--- Start ---

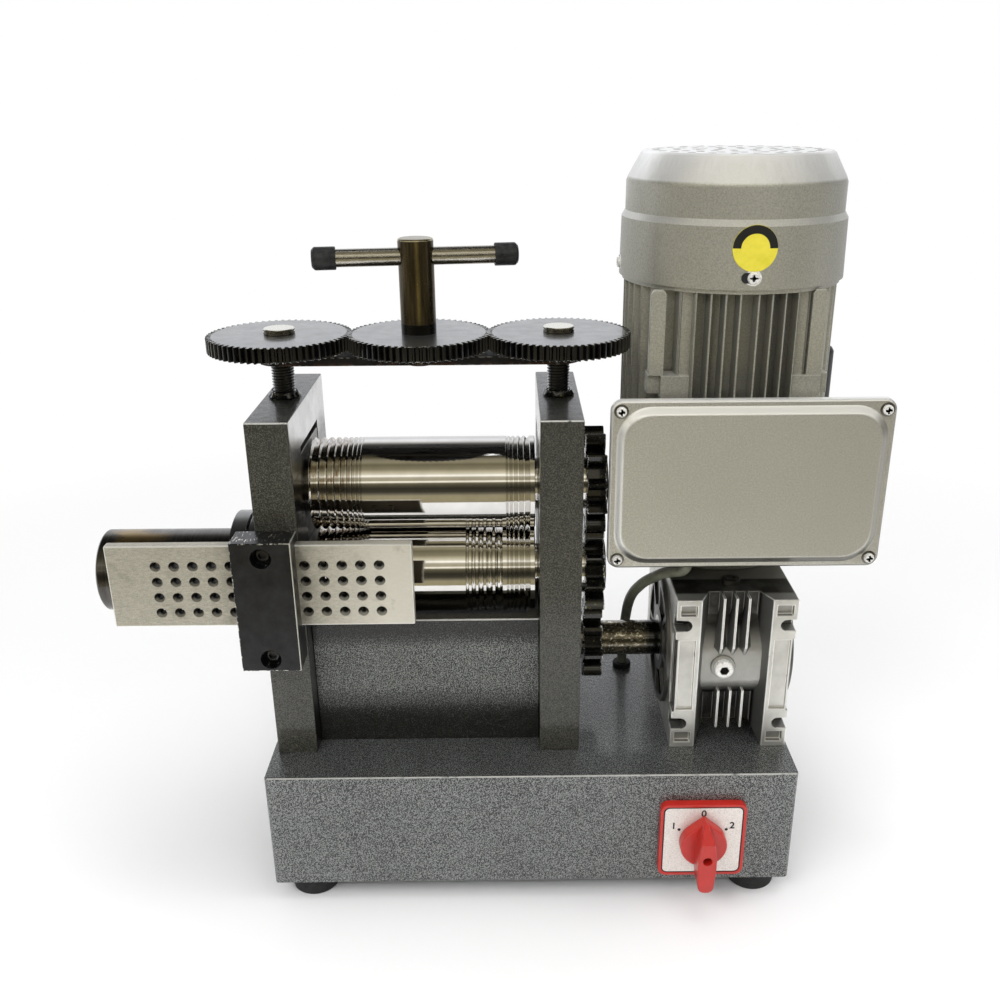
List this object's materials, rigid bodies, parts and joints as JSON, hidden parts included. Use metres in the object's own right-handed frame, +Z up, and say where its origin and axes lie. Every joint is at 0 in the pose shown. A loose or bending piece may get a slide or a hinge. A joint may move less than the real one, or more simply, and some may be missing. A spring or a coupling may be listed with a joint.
{
  "type": "jewelry rolling mill",
  "caption": "Motor-driven jewellery rolling mill: grooved steel rolls in a geared-screw stand, worm gearbox and upright motor on a box base, with drawplate and shaft extension.",
  "frame": {"origin": "on the floor under the middle of the mill's outer box", "axes": "+X to the right along the rolls, towards the motor; +Y to the back; +Z up"},
  "size_m": [0.565, 0.27, 0.519],
  "materials": {
    "hammertone": "glossy hammered enamel",
    "black_oxide": "blackened, oily",
    "gear_train": "greasy black",
    "polished_steel": "mirror polished",
    "bright_steel": "turned bright",
    "plate_steel": "matte bright",
    "temper_steel": "hardened, temper tinted",
    "oily_steel": "brown oily",
    "column_steel": "brown oiled",
    "bearing_steel": "machined",
    "cast_aluminium": "as cast",
    "motor_paint": "fine speckled champagne silver",
    "box_paint": "satin silver beige",
    "cable_sheath": "satin olive grey",
    "black_rubber": "matte",
    "black_plastic": "moulded",
    "red_plastic": "moulded, satin",
    "switch_plate": "brushed silver"
  },
  "bodies": {
    "frame": {"base_housing": "hammertone", "base_bottom_cover": "hammertone", "rubber_feet": "black_rubber", "left_upright": "hammertone", "right_upright": "hammertone", "cross_member": "hammertone", "lower_bearing_blocks": "bearing_steel", "screw_collars": "black_oxide", "drawplate_holder": "black_oxide", "drawplate": "plate_steel", "gearbox_housing": "cast_aluminium", "gearbox_side_covers": "cast_aluminium", "gearbox_plugs": "bright_steel", "motor_flange": "motor_paint", "motor_body": "motor_paint", "motor_fan_cowl": "motor_paint", "capacitor_housing": "black_plastic", "electric_box_body": "box_paint", "electric_box_cover": "box_paint", "supply_cable": "cable_sheath", "cable_glands": "black_rubber", "switch_frame": "red_plastic", "switch_face": "switch_plate"},
    "lower_roll": {"lower_roll": "polished_steel", "shaft_extension": "temper_steel", "lock_nuts": "black_oxide", "lower_roll_gear": "gear_train"},
    "upper_blocks": {"upper_bearing_blocks": "bearing_steel"},
    "upper_roll": {"upper_roll": "polished_steel", "upper_roll_gear": "gear_train"},
    "drive": {"drive_shaft": "oily_steel", "drive_pinion": "gear_train", "hollow_shaft": "bright_steel"},
    "bridge": {"gear_bridge": "black_oxide"},
    "handle": {"centre_gear": "black_oxide", "handle_column": "column_steel", "handle_bar": "polished_steel", "handle_caps": "black_plastic"},
    "left_adjuster": {"left_screw": "black_oxide", "left_screw_gear": "black_oxide", "left_gear_cap": "bright_steel"},
    "right_adjuster": {"right_screw": "black_oxide", "right_screw_gear": "black_oxide", "right_gear_cap": "bright_steel"},
    "switch_knob": {"switch_knob": "red_plastic"}
  },
  "joints": [
    {"name": "lower_roll_spin", "type": "hinge", "parent": "frame", "child": "lower_roll", "pos_m": [-0.05852, -0.0061, 0.2273], "axis": [1, 0, 0], "continuous": true},
    {"name": "upper_roll_lift", "type": "slide", "parent": "frame", "child": "upper_blocks", "axis": [0, 0, 1], "range_m": [0, 0.004]},
    {"name": "upper_roll_spin", "type": "hinge", "parent": "upper_blocks", "child": "upper_roll", "pos_m": [-0.05852, -0.0061, 0.2944], "axis": [1, 0, 0], "continuous": true},
    {"name": "drive_spin", "type": "hinge", "parent": "frame", "child": "drive", "pos_m": [0.10148, -0.01, 0.168], "axis": [1, 0, 0], "continuous": true},
    {"name": "bridge_lift", "type": "slide", "parent": "frame", "child": "bridge", "axis": [0, 0, 1], "range_m": [0, 0.004]},
    {"name": "handle_turn", "type": "hinge", "parent": "bridge", "child": "handle", "pos_m": [-0.04362, -0.0061, 0.404], "axis": [0, 0, 1], "range_deg": [-720, 0]},
    {"name": "left_screw_turn", "type": "hinge", "parent": "bridge", "child": "left_adjuster", "pos_m": [-0.13962, -0.0061, 0.404], "axis": [0, 0, 1], "range_deg": [0, 720]},
    {"name": "right_screw_turn", "type": "hinge", "parent": "bridge", "child": "right_adjuster", "pos_m": [0.05238, -0.0061, 0.404], "axis": [0, 0, 1], "range_deg": [0, 720]},
    {"name": "switch_turn", "type": "hinge", "parent": "frame", "child": "switch_knob", "pos_m": [0.15448, -0.115, 0.0556], "axis": [0, 1, 0], "range_deg": [-60, 60]}
  ],
  "couplings": [
    {"joint": "upper_roll_spin", "follows": "lower_roll_spin", "ratio": -1},
    {"joint": "drive_spin", "follows": "lower_roll_spin", "ratio": -1.3333},
    {"joint": "left_screw_turn", "follows": "handle_turn", "ratio": -1},
    {"joint": "right_screw_turn", "follows": "handle_turn", "ratio": -1},
    {"joint": "bridge_lift", "follows": "handle_turn", "m_per_rad": -0.0003183},
    {"joint": "upper_roll_lift", "follows": "handle_turn", "m_per_rad": -0.0003183}
  ]
}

--- End ---

### Your goal
Go back to the listing above and please repeat it exactly.

### Exercise response
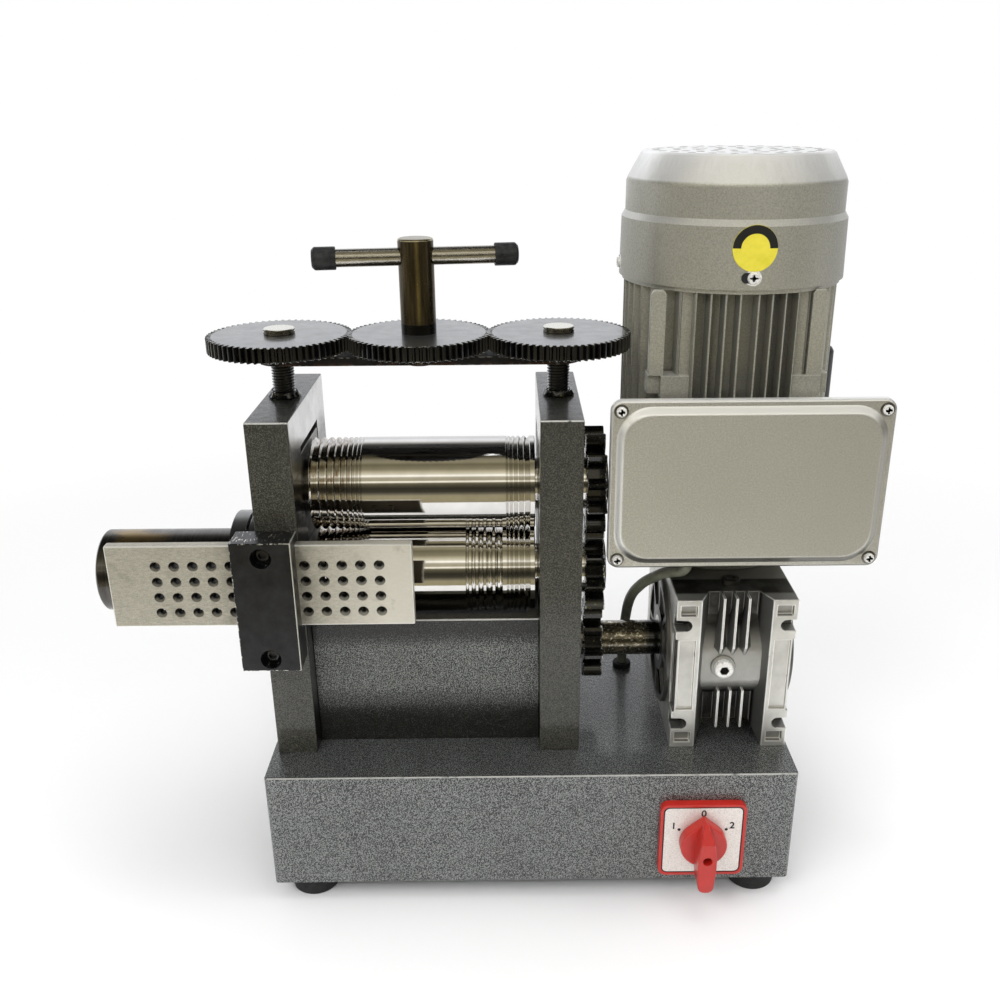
List this object's materials, rigid bodies, parts and joints as JSON, hidden parts included. Use metres in the object's own right-handed frame, +Z up, and say where its origin and axes lie. Every joint is at 0 in the pose shown. A loose or bending piece may get a slide or a hinge. A joint may move less than the real one, or more simply, and some may be missing. A spring or a coupling may be listed with a joint.
{
  "type": "jewelry rolling mill",
  "caption": "Motor-driven jewellery rolling mill: grooved steel rolls in a geared-screw stand, worm gearbox and upright motor on a box base, with drawplate and shaft extension.",
  "frame": {"origin": "on the floor under the middle of the mill's outer box", "axes": "+X to the right along the rolls, towards the motor; +Y to the back; +Z up"},
  "size_m": [0.565, 0.27, 0.519],
  "materials": {
    "hammertone": "glossy hammered enamel",
    "black_oxide": "blackened, oily",
    "gear_train": "greasy black",
    "polished_steel": "mirror polished",
    "bright_steel": "turned bright",
    "plate_steel": "matte bright",
    "temper_steel": "hardened, temper tinted",
    "oily_steel": "brown oily",
    "column_steel": "brown oiled",
    "bearing_steel": "machined",
    "cast_aluminium": "as cast",
    "motor_paint": "fine speckled champagne silver",
    "box_paint": "satin silver beige",
    "cable_sheath": "satin olive grey",
    "black_rubber": "matte",
    "black_plastic": "moulded",
    "red_plastic": "moulded, satin",
    "switch_plate": "brushed silver"
  },
  "bodies": {
    "frame": {"base_housing": "hammertone", "base_bottom_cover": "hammertone", "rubber_feet": "black_rubber", "left_upright": "hammertone", "right_upright": "hammertone", "cross_member": "hammertone", "lower_bearing_blocks": "bearing_steel", "screw_collars": "black_oxide", "drawplate_holder": "black_oxide", "drawplate": "plate_steel", "gearbox_housing": "cast_aluminium", "gearbox_side_covers": "cast_aluminium", "gearbox_plugs": "bright_steel", "motor_flange": "motor_paint", "motor_body": "motor_paint", "motor_fan_cowl": "motor_paint", "capacitor_housing": "black_plastic", "electric_box_body": "box_paint", "electric_box_cover": "box_paint", "supply_cable": "cable_sheath", "cable_glands": "black_rubber", "switch_frame": "red_plastic", "switch_face": "switch_plate"},
    "lower_roll": {"lower_roll": "polished_steel", "shaft_extension": "temper_steel", "lock_nuts": "black_oxide", "lower_roll_gear": "gear_train"},
    "upper_blocks": {"upper_bearing_blocks": "bearing_steel"},
    "upper_roll": {"upper_roll": "polished_steel", "upper_roll_gear": "gear_train"},
    "drive": {"drive_shaft": "oily_steel", "drive_pinion": "gear_train", "hollow_shaft": "bright_steel"},
    "bridge": {"gear_bridge": "black_oxide"},
    "handle": {"centre_gear": "black_oxide", "handle_column": "column_steel", "handle_bar": "polished_steel", "handle_caps": "black_plastic"},
    "left_adjuster": {"left_screw": "black_oxide", "left_screw_gear": "black_oxide", "left_gear_cap": "bright_steel"},
    "right_adjuster": {"right_screw": "black_oxide", "right_screw_gear": "black_oxide", "right_gear_cap": "bright_steel"},
    "switch_knob": {"switch_knob": "red_plastic"}
  },
  "joints": [
    {"name": "lower_roll_spin", "type": "hinge", "parent": "frame", "child": "lower_roll", "pos_m": [-0.05852, -0.0061, 0.2273], "axis": [1, 0, 0], "continuous": true},
    {"name": "upper_roll_lift", "type": "slide", "parent": "frame", "child": "upper_blocks", "axis": [0, 0, 1], "range_m": [0, 0.004]},
    {"name": "upper_roll_spin", "type": "hinge", "parent": "upper_blocks", "child": "upper_roll", "pos_m": [-0.05852, -0.0061, 0.2944], "axis": [1, 0, 0], "continuous": true},
    {"name": "drive_spin", "type": "hinge", "parent": "frame", "child": "drive", "pos_m": [0.10148, -0.01, 0.168], "axis": [1, 0, 0], "continuous": true},
    {"name": "bridge_lift", "type": "slide", "parent": "frame", "child": "bridge", "axis": [0, 0, 1], "range_m": [0, 0.004]},
    {"name": "handle_turn", "type": "hinge", "parent": "bridge", "child": "handle", "pos_m": [-0.04362, -0.0061, 0.404], "axis": [0, 0, 1], "range_deg": [-720, 0]},
    {"name": "left_screw_turn", "type": "hinge", "parent": "bridge", "child": "left_adjuster", "pos_m": [-0.13962, -0.0061, 0.404], "axis": [0, 0, 1], "range_deg": [0, 720]},
    {"name": "right_screw_turn", "type": "hinge", "parent": "bridge", "child": "right_adjuster", "pos_m": [0.05238, -0.0061, 0.404], "axis": [0, 0, 1], "range_deg": [0, 720]},
    {"name": "switch_turn", "type": "hinge", "parent": "frame", "child": "switch_knob", "pos_m": [0.15448, -0.115, 0.0556], "axis": [0, 1, 0], "range_deg": [-60, 60]}
  ],
  "couplings": [
    {"joint": "upper_roll_spin", "follows": "lower_roll_spin", "ratio": -1},
    {"joint": "drive_spin", "follows": "lower_roll_spin", "ratio": -1.3333},
    {"joint": "left_screw_turn", "follows": "handle_turn", "ratio": -1},
    {"joint": "right_screw_turn", "follows": "handle_turn", "ratio": -1},
    {"joint": "bridge_lift", "follows": "handle_turn", "m_per_rad": -0.0003183},
    {"joint": "upper_roll_lift", "follows": "handle_turn", "m_per_rad": -0.0003183}
  ]
}